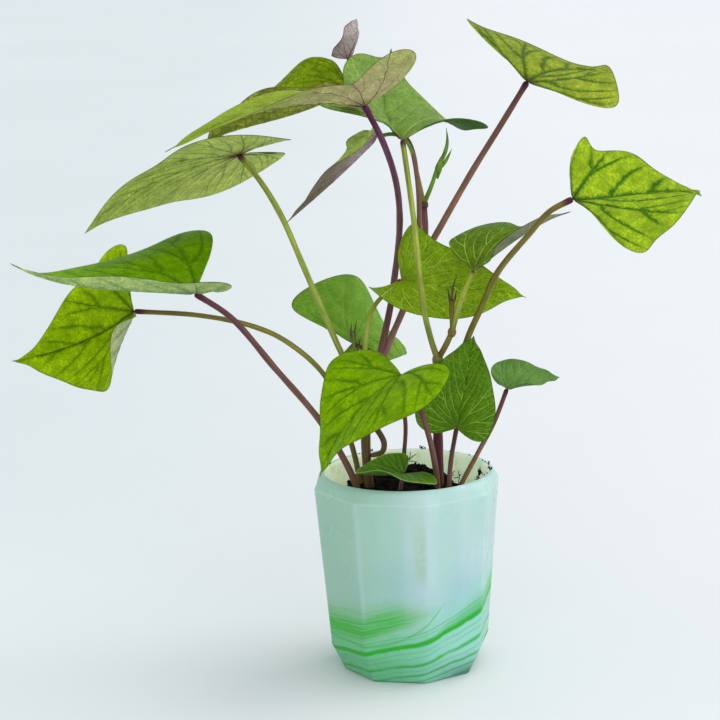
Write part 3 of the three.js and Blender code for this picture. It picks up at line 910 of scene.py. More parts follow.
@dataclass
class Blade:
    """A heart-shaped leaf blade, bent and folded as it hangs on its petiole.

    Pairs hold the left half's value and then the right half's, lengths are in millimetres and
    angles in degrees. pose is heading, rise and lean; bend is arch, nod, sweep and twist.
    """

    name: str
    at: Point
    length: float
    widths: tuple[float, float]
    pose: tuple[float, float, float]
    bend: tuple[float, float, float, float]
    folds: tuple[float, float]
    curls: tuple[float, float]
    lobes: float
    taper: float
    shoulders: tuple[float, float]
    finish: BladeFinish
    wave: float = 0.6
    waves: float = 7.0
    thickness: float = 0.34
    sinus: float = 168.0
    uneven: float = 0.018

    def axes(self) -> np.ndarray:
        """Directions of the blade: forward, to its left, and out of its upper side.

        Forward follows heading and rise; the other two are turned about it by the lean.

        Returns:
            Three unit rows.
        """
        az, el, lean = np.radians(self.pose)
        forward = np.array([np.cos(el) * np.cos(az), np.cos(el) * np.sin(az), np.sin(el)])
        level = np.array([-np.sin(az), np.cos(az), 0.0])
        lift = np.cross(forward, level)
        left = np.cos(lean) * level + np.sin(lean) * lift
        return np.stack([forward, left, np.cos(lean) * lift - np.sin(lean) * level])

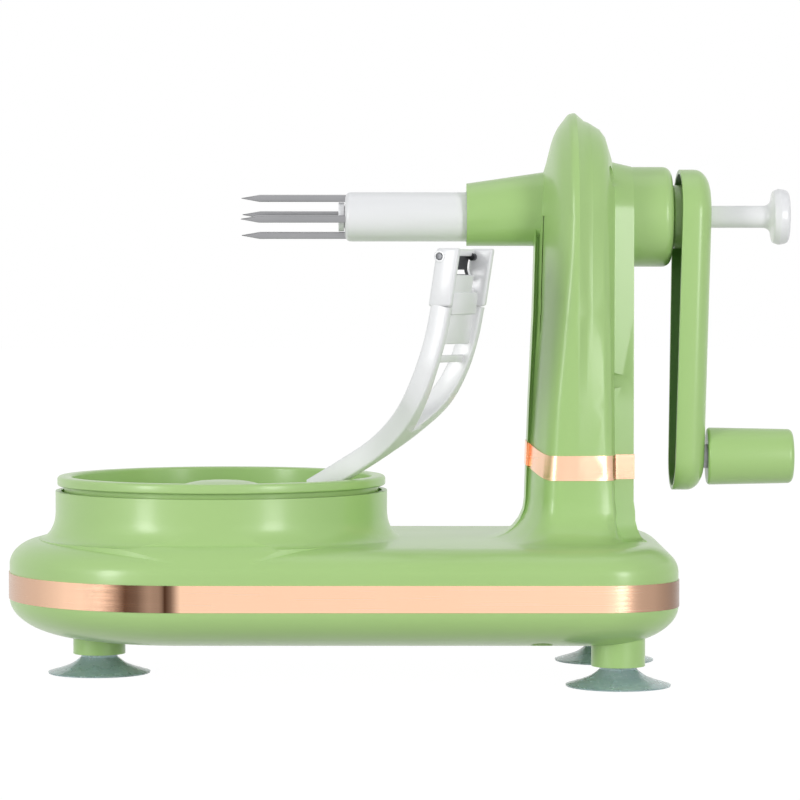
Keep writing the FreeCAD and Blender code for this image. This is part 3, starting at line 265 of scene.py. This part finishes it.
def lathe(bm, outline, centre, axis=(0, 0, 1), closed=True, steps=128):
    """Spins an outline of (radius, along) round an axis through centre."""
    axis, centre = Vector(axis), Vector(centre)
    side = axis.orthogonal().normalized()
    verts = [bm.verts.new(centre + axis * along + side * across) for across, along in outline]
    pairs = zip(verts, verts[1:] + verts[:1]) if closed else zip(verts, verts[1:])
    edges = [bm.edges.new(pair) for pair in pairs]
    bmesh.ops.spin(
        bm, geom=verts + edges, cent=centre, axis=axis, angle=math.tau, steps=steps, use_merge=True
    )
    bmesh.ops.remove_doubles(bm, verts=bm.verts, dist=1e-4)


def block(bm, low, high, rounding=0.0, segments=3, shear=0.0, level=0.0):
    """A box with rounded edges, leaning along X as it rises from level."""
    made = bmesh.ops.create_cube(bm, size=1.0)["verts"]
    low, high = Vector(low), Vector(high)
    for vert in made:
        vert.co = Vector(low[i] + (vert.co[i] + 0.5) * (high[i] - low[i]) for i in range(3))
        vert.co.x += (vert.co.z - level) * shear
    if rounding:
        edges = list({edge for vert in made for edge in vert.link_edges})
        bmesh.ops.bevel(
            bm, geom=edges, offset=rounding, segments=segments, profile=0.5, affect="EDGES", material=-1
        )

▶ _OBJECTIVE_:
Copy each record from above without leaving any out.

▶ _RESPONSE_:
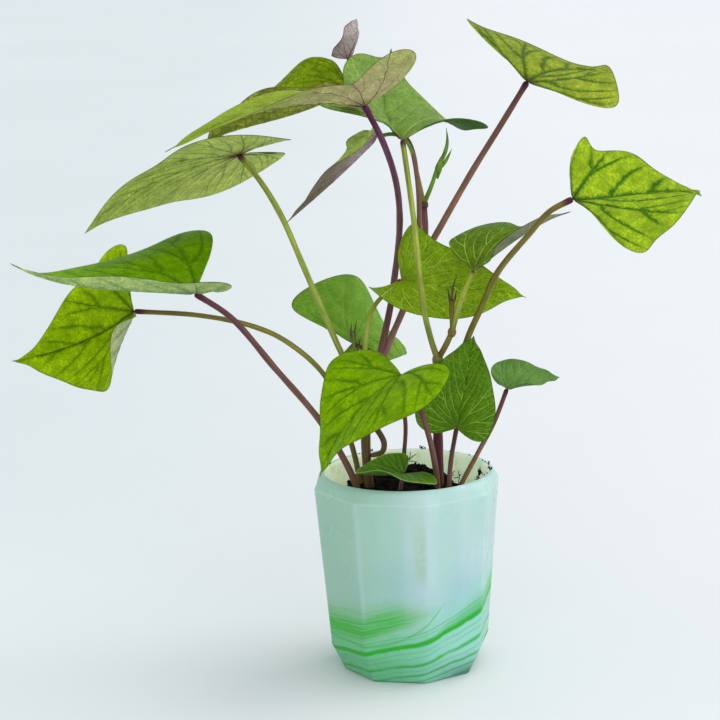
Write part 3 of the three.js and Blender code for this picture. It picks up at line 910 of scene.py. More parts follow.
@dataclass
class Blade:
    """A heart-shaped leaf blade, bent and folded as it hangs on its petiole.

    Pairs hold the left half's value and then the right half's, lengths are in millimetres and
    angles in degrees. pose is heading, rise and lean; bend is arch, nod, sweep and twist.
    """

    name: str
    at: Point
    length: float
    widths: tuple[float, float]
    pose: tuple[float, float, float]
    bend: tuple[float, float, float, float]
    folds: tuple[float, float]
    curls: tuple[float, float]
    lobes: float
    taper: float
    shoulders: tuple[float, float]
    finish: BladeFinish
    wave: float = 0.6
    waves: float = 7.0
    thickness: float = 0.34
    sinus: float = 168.0
    uneven: float = 0.018

    def axes(self) -> np.ndarray:
        """Directions of the blade: forward, to its left, and out of its upper side.

        Forward follows heading and rise; the other two are turned about it by the lean.

        Returns:
            Three unit rows.
        """
        az, el, lean = np.radians(self.pose)
        forward = np.array([np.cos(el) * np.cos(az), np.cos(el) * np.sin(az), np.sin(el)])
        level = np.array([-np.sin(az), np.cos(az), 0.0])
        lift = np.cross(forward, level)
        left = np.cos(lean) * level + np.sin(lean) * lift
        return np.stack([forward, left, np.cos(lean) * lift - np.sin(lean) * level])

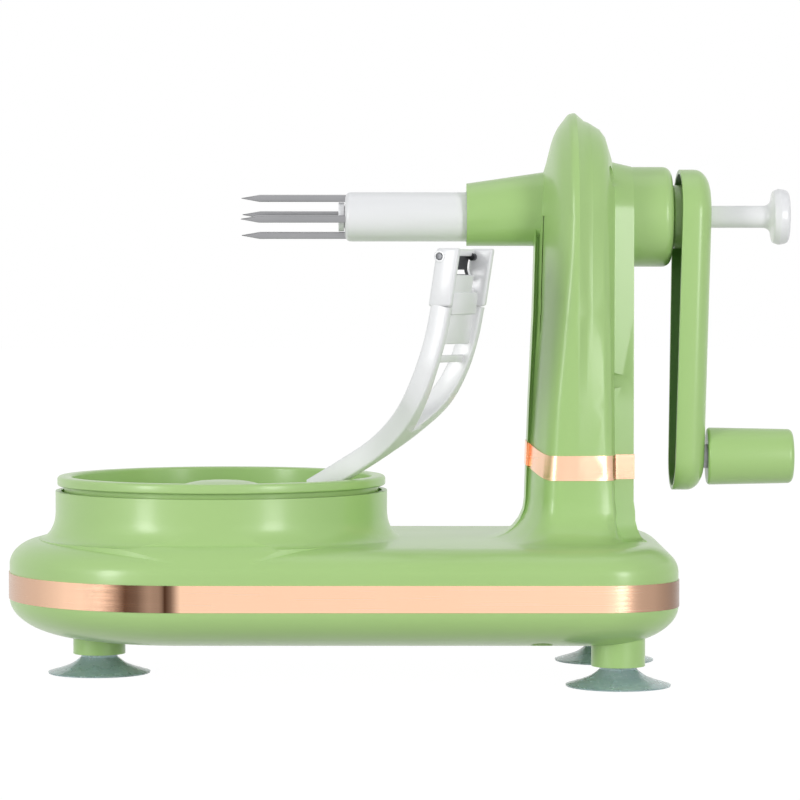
Keep writing the FreeCAD and Blender code for this image. This is part 3, starting at line 265 of scene.py. This part finishes it.
def lathe(bm, outline, centre, axis=(0, 0, 1), closed=True, steps=128):
    """Spins an outline of (radius, along) round an axis through centre."""
    axis, centre = Vector(axis), Vector(centre)
    side = axis.orthogonal().normalized()
    verts = [bm.verts.new(centre + axis * along + side * across) for across, along in outline]
    pairs = zip(verts, verts[1:] + verts[:1]) if closed else zip(verts, verts[1:])
    edges = [bm.edges.new(pair) for pair in pairs]
    bmesh.ops.spin(
        bm, geom=verts + edges, cent=centre, axis=axis, angle=math.tau, steps=steps, use_merge=True
    )
    bmesh.ops.remove_doubles(bm, verts=bm.verts, dist=1e-4)


def block(bm, low, high, rounding=0.0, segments=3, shear=0.0, level=0.0):
    """A box with rounded edges, leaning along X as it rises from level."""
    made = bmesh.ops.create_cube(bm, size=1.0)["verts"]
    low, high = Vector(low), Vector(high)
    for vert in made:
        vert.co = Vector(low[i] + (vert.co[i] + 0.5) * (high[i] - low[i]) for i in range(3))
        vert.co.x += (vert.co.z - level) * shear
    if rounding:
        edges = list({edge for vert in made for edge in vert.link_edges})
        bmesh.ops.bevel(
            bm, geom=edges, offset=rounding, segments=segments, profile=0.5, affect="EDGES", material=-1
        )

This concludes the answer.